───── Material shown ─────

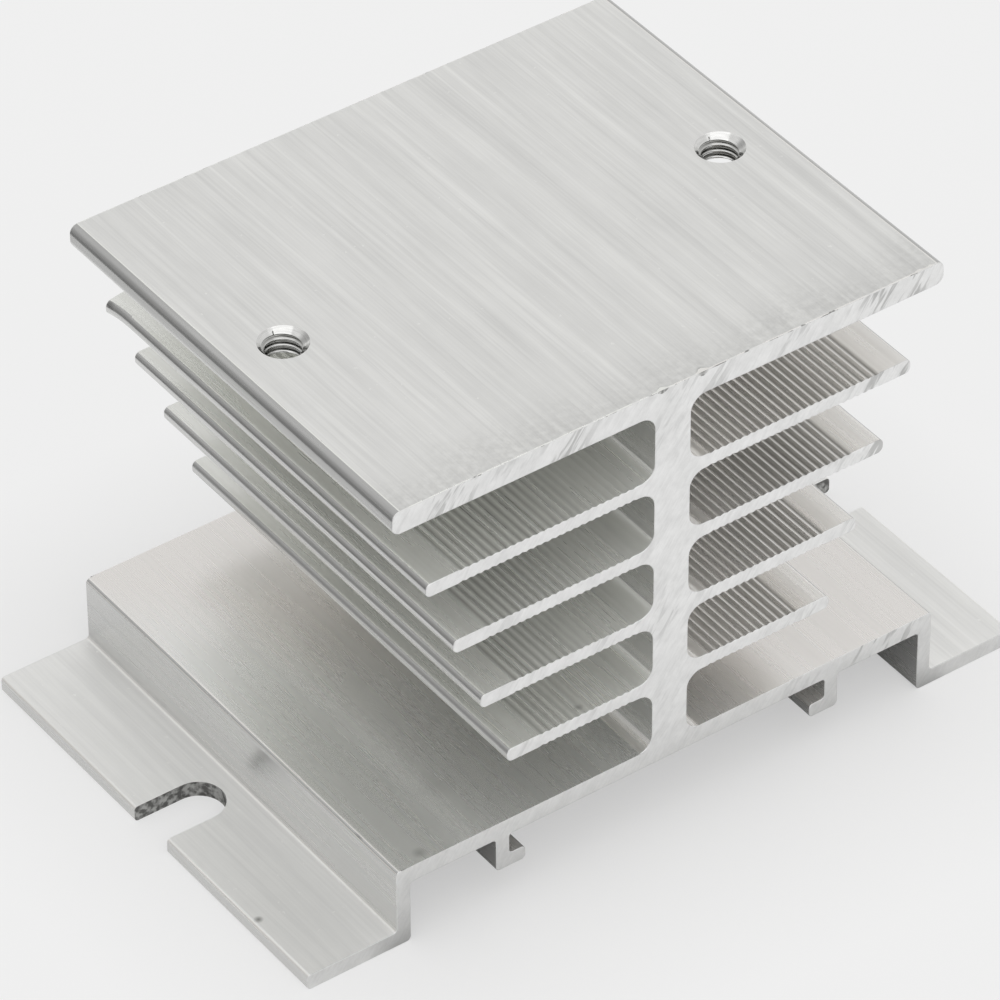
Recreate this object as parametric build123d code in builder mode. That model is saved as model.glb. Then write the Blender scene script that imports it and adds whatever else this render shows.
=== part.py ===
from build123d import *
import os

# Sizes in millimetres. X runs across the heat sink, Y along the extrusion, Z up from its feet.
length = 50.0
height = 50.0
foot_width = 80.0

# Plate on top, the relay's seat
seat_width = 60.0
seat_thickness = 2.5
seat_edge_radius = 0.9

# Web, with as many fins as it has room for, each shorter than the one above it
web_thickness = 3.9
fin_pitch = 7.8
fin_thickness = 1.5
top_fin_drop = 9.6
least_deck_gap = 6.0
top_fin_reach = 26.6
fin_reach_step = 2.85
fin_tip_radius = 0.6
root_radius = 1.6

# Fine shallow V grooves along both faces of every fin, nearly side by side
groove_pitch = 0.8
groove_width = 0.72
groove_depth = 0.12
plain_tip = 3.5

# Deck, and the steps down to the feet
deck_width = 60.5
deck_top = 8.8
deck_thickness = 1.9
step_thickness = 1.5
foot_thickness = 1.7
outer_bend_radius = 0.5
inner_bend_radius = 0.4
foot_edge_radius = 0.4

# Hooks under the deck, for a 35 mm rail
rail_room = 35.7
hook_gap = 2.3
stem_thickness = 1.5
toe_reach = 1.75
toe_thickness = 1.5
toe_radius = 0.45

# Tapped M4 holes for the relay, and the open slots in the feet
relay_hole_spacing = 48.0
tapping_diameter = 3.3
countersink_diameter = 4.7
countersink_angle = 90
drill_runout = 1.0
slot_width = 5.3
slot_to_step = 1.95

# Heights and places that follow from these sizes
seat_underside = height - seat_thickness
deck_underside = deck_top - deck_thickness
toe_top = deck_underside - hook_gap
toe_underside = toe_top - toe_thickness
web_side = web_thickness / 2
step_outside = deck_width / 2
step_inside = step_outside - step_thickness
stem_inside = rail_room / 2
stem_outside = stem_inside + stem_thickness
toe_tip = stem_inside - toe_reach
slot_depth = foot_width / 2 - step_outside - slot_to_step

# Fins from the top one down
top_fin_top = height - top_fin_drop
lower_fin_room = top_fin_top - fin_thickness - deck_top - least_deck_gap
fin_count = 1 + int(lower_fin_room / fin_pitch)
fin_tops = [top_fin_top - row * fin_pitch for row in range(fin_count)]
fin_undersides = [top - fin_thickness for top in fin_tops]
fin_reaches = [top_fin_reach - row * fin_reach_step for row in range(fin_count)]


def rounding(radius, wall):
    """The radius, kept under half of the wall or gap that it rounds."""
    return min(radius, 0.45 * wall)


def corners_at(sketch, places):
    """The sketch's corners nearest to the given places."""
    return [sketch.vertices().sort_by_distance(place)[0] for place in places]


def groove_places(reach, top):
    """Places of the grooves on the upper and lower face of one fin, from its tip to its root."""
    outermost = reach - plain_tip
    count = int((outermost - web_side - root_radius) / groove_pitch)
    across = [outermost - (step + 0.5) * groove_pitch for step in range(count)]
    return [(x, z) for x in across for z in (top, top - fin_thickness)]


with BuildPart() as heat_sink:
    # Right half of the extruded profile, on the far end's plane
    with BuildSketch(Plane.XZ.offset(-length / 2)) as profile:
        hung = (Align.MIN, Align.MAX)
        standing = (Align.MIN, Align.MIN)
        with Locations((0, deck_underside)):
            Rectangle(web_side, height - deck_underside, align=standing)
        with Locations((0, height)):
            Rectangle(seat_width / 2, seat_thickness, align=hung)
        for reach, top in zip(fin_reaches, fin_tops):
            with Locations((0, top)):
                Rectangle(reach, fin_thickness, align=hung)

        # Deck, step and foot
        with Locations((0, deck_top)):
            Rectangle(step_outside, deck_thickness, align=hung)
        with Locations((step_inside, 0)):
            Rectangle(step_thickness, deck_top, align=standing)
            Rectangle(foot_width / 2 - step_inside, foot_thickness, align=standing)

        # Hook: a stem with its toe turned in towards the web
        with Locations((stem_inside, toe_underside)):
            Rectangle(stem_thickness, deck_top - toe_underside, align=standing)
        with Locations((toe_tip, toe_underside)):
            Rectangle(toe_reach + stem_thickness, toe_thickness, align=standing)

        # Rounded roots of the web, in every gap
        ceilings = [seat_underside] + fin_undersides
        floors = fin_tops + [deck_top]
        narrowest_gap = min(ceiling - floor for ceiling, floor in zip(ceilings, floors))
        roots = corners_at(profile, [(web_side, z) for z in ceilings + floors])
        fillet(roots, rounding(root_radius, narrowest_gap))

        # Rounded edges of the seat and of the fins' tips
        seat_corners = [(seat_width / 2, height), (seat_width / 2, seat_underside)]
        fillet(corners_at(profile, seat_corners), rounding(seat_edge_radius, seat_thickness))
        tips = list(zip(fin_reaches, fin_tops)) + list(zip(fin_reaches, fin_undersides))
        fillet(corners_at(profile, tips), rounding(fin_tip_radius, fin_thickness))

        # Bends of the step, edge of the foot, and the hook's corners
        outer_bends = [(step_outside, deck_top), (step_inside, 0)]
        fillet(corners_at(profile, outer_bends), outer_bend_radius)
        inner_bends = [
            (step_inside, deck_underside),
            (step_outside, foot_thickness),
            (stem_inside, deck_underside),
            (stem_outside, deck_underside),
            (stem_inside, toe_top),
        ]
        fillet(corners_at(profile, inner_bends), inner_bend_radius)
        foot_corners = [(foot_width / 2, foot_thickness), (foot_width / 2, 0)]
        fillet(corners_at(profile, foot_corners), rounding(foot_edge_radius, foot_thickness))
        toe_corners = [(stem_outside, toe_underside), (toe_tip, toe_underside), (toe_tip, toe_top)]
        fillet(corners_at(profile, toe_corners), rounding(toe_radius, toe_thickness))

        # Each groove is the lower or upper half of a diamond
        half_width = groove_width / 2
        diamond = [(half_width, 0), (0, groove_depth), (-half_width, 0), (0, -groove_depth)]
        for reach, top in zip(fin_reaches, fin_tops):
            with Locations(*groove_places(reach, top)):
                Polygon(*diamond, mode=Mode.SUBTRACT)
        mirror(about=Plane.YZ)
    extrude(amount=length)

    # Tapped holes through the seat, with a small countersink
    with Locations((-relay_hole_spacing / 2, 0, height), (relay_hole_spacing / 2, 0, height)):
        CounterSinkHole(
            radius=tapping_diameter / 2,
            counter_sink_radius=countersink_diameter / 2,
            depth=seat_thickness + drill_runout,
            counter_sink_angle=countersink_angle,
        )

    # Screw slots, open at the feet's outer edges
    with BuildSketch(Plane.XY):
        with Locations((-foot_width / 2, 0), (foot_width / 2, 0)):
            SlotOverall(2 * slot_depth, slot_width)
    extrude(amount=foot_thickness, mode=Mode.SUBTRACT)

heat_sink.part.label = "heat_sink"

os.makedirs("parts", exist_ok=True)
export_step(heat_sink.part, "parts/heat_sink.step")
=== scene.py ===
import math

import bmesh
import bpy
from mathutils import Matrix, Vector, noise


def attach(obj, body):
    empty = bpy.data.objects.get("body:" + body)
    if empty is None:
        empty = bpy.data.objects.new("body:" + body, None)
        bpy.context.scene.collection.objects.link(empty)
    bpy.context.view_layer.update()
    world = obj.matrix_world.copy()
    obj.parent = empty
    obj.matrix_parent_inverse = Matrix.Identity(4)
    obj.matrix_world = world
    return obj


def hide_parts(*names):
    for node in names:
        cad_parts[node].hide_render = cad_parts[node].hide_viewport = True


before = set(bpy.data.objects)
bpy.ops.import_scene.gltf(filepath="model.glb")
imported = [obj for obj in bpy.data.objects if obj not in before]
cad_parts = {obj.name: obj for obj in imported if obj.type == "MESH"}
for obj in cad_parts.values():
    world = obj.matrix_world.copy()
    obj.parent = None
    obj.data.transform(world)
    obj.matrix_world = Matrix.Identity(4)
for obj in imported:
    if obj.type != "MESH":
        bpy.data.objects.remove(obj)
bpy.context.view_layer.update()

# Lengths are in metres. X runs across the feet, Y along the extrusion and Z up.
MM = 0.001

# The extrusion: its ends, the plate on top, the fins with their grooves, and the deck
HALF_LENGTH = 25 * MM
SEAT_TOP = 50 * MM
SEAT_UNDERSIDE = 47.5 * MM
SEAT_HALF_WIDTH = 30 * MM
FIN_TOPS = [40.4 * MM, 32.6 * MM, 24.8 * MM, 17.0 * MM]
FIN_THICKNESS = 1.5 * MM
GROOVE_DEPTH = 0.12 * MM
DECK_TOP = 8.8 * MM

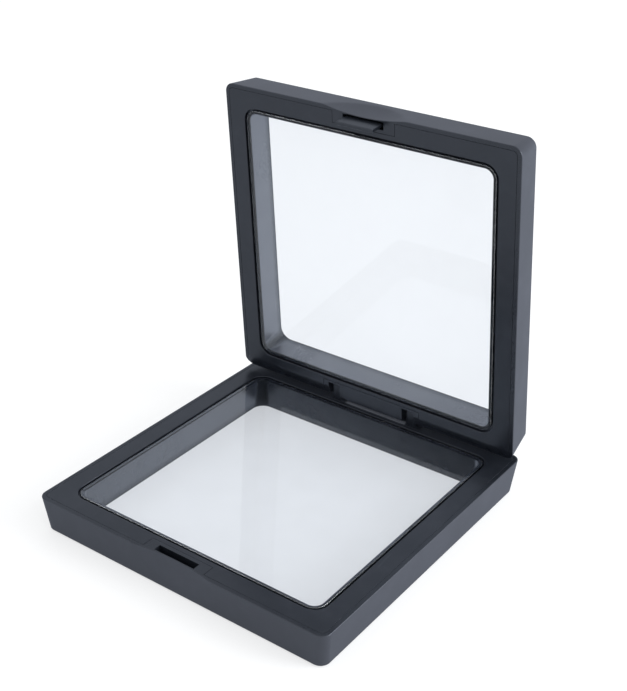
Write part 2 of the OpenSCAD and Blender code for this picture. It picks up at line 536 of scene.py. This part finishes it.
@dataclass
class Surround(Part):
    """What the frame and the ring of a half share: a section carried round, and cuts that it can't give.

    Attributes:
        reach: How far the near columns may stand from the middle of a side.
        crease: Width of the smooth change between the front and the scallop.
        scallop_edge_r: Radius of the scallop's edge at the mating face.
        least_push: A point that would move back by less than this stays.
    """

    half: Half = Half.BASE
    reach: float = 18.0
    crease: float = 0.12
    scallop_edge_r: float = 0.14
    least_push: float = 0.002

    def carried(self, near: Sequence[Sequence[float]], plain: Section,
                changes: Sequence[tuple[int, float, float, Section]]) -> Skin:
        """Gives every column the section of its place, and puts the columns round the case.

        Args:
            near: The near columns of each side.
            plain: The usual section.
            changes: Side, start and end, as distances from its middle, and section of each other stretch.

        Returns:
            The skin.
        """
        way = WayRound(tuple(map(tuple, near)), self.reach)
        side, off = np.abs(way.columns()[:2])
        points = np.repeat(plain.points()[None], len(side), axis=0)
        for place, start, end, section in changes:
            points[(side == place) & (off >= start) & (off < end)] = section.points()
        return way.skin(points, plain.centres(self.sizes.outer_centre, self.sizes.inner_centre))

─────

▶ _The exercise_
Repeat exactly the lines from the one containing "# Screw slots, open" to the one containing "for node in", both lines included, and nothing else.

▶ _Answer for the task_
    # Screw slots, open at the feet's outer edges
    with BuildSketch(Plane.XY):
        with Locations((-foot_width / 2, 0), (foot_width / 2, 0)):
            SlotOverall(2 * slot_depth, slot_width)
    extrude(amount=foot_thickness, mode=Mode.SUBTRACT)

heat_sink.part.label = "heat_sink"

os.makedirs("parts", exist_ok=True)
export_step(heat_sink.part, "parts/heat_sink.step")
=== scene.py ===
import math

import bmesh
import bpy
from mathutils import Matrix, Vector, noise


def attach(obj, body):
    empty = bpy.data.objects.get("body:" + body)
    if empty is None:
        empty = bpy.data.objects.new("body:" + body, None)
        bpy.context.scene.collection.objects.link(empty)
    bpy.context.view_layer.update()
    world = obj.matrix_world.copy()
    obj.parent = empty
    obj.matrix_parent_inverse = Matrix.Identity(4)
    obj.matrix_world = world
    return obj


def hide_parts(*names):
    for node in names:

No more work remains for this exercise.